Sure, them's fightin' words to a segment of the flag-waving Mopar-mad crowd who cherish their Challengers as one of the greatest things the United States ever made (remember the silly ad a few years ago with George Washington driving one against the British army?).

But from a marketing standpoint for the Chrysler marque (independent of Dodge), that's not necessarily a horrible thing, to not be an American car company when selling to a sophisticated middle market buyer. Lately GM has been an embarrassment to the industrial history of this great nation, and Ford hasn't had the best history of reliability during my lifetime. There's only so many buyers to be swayed by the Stars & Stripes and patriotic themes, and that number may be declining, especially in the almost-luxury segment the 200 fits in to.

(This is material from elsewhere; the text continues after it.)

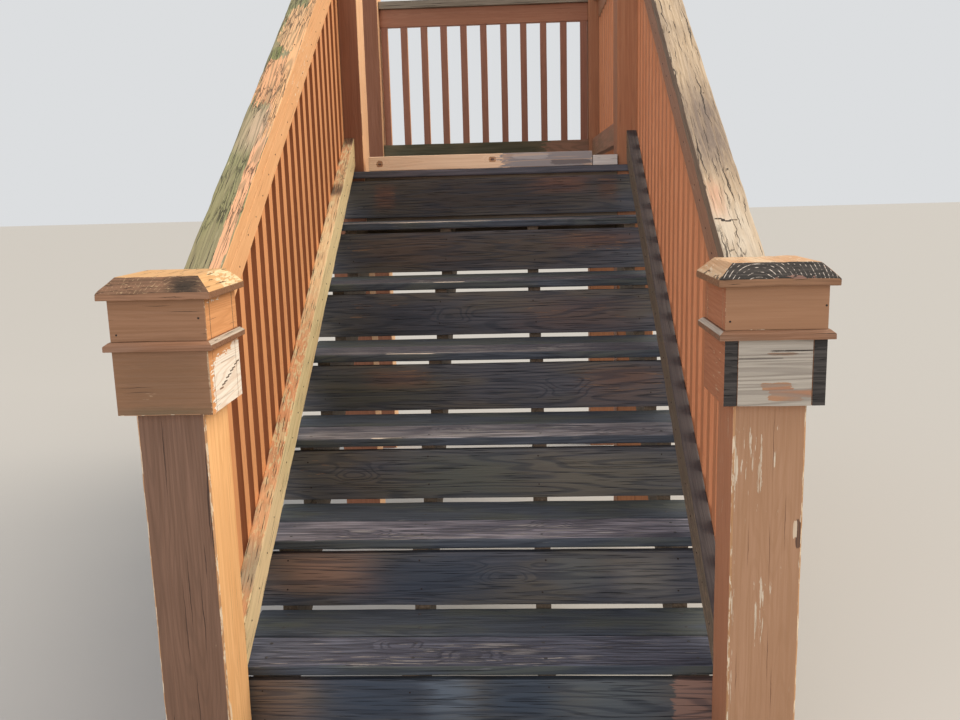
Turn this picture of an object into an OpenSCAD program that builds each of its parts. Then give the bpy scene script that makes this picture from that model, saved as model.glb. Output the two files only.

The average American car buyer on this segment has unprecedented access to build quality research, vehicle parts and design sourcing information, and news of the Big 3's troubles. The buyers who value dependable transportation over patriotic statements have been rewarding Asian automakers with solid market shares year after year already.

Depending upon the target demographic that Chrysler marketing has for the 200, of which I'm guessing Ted Nugent and his lifelong fans are not members, conveying the idea that Chrysler is a carmaker with foreign influences & aesthetics but otherwise traditional American values may both a positive thing and exactly what they aim to convey with a line like "America's Import."

The overall idea of imported American cars seemed to work well for the first generation of the car, under the original "Imported from Detroit" label. Sales peaked in 2012 but have remained strong, selling 87K on 2011, 125K in 2012, and 122K in 2013. The "America's Import" 2015 model started mid-2014 and is just gorgeous, far better than the still-attractive previous model. Hopefully, regardless of marketing, this model will sell enough improve the overall look of traffic jams here.